* _TASK GOAL_: Gather up the lines that contain "code".

* _RECORDS SHOWN_:
* * * * *

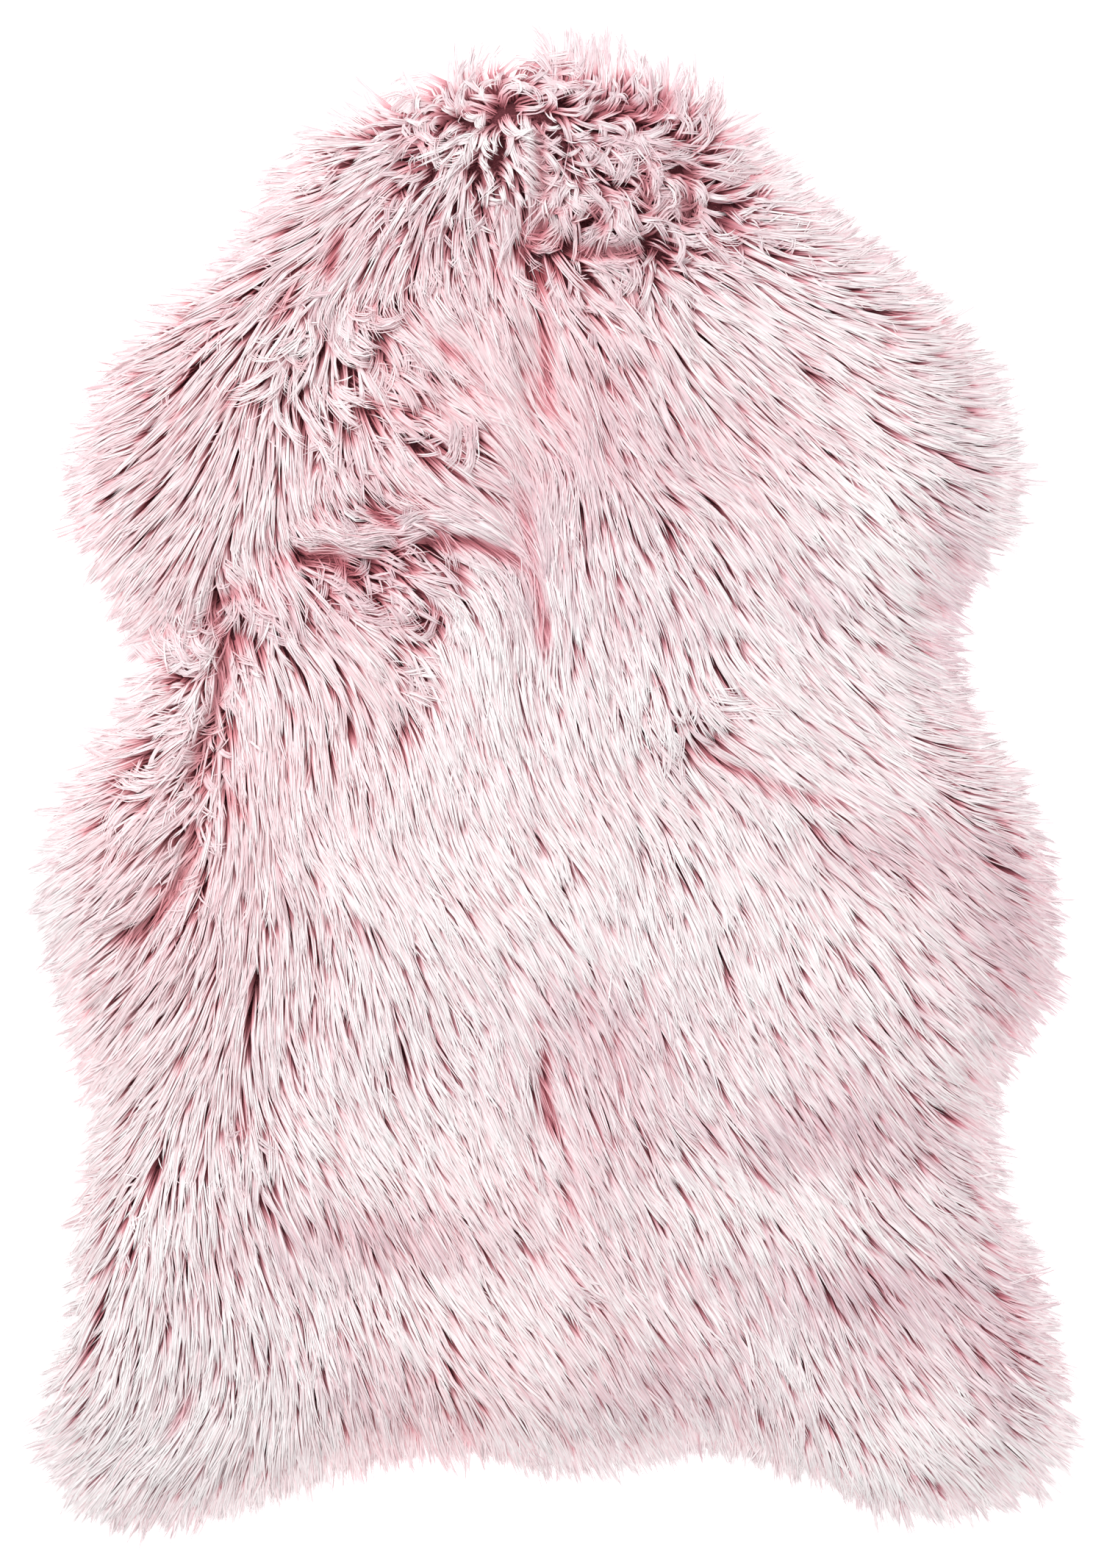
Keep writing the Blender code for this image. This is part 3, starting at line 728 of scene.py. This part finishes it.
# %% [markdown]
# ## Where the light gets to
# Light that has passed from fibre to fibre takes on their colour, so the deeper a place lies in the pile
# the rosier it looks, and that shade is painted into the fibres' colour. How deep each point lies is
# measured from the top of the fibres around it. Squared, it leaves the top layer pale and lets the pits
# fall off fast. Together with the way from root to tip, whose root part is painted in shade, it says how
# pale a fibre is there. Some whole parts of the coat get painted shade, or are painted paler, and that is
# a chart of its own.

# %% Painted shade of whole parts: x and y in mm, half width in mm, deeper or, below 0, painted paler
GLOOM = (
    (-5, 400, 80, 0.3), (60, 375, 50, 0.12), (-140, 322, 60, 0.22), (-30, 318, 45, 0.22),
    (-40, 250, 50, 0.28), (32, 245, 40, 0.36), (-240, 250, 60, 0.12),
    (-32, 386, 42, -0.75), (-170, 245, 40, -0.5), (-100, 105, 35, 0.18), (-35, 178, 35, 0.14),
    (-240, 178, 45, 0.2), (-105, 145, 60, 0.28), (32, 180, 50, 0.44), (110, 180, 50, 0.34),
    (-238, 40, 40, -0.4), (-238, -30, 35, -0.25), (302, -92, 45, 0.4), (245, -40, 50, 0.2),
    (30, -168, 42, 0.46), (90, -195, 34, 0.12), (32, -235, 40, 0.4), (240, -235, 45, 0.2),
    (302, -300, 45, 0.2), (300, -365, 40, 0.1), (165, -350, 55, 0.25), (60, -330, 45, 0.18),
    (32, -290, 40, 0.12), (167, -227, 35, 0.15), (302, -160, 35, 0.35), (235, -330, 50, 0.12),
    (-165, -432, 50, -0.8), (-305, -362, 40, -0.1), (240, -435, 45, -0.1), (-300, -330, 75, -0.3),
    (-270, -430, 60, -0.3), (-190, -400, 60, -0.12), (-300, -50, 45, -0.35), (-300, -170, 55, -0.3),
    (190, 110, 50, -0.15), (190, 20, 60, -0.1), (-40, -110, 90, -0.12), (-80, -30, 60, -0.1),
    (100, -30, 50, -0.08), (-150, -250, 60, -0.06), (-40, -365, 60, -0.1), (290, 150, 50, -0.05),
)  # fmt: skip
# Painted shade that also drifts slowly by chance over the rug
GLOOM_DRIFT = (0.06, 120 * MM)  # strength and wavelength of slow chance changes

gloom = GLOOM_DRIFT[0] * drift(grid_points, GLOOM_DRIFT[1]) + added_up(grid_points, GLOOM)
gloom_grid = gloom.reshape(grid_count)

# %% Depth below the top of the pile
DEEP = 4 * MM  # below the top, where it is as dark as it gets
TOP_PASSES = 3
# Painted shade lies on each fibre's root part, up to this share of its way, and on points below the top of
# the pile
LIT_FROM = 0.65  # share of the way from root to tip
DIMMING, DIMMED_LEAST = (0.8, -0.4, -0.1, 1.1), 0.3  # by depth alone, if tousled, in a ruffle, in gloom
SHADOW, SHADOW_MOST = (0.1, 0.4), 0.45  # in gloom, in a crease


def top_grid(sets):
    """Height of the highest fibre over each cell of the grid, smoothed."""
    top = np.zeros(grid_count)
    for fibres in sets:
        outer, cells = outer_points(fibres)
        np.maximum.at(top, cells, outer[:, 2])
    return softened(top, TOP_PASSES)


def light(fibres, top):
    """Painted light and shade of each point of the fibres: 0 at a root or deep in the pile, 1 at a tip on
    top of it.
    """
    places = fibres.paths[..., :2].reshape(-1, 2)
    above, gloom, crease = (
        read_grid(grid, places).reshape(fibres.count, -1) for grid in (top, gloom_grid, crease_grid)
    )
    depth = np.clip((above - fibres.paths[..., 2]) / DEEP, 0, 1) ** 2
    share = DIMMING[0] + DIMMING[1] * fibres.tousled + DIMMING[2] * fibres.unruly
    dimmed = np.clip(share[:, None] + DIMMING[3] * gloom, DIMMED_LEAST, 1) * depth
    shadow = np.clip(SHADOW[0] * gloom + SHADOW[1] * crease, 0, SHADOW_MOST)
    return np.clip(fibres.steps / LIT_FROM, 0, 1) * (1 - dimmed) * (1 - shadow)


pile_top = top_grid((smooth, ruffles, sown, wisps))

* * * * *

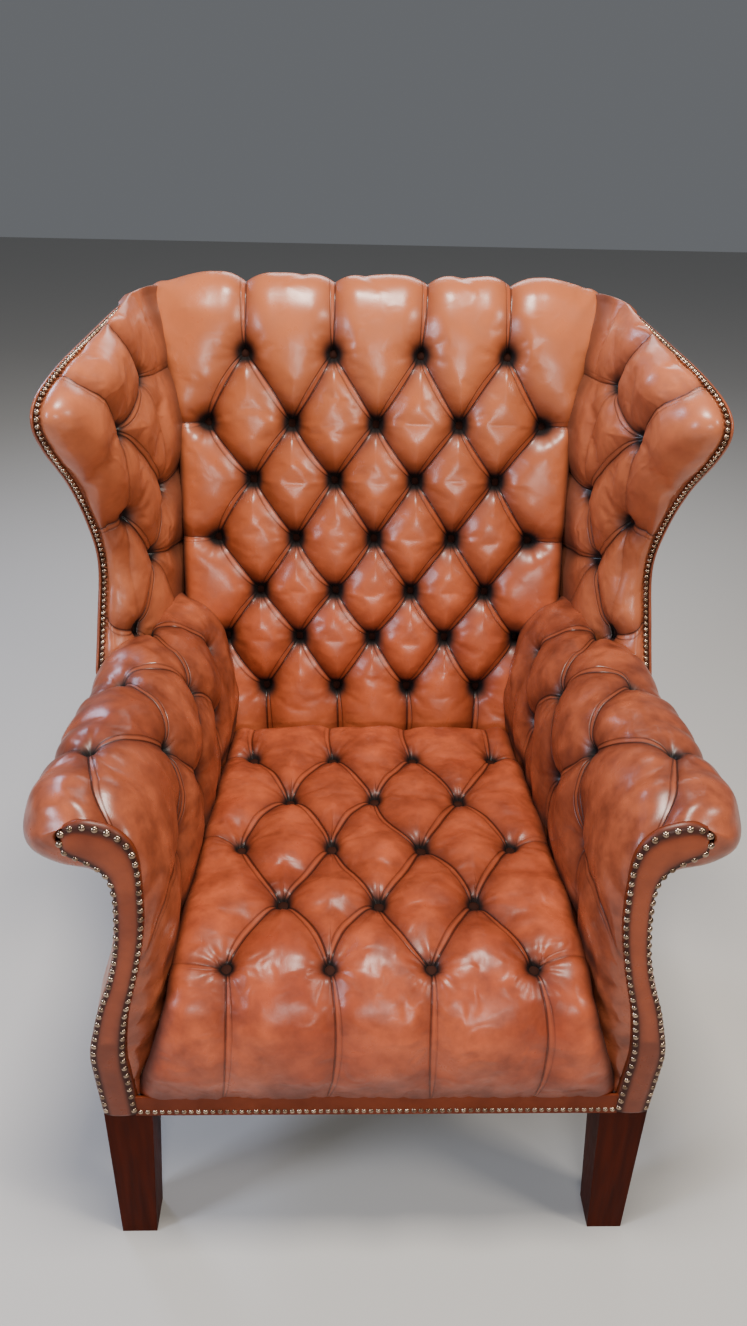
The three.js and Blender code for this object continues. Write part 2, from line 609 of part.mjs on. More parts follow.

* * * * *

* _OUTPUT BELOW_:
Keep writing the Blender code for this image. This is part 3, starting at line 728 of scene.py. This part finishes it.
The three.js and Blender code for this object continues. Write part 2, from line 609 of part.mjs on. More parts follow.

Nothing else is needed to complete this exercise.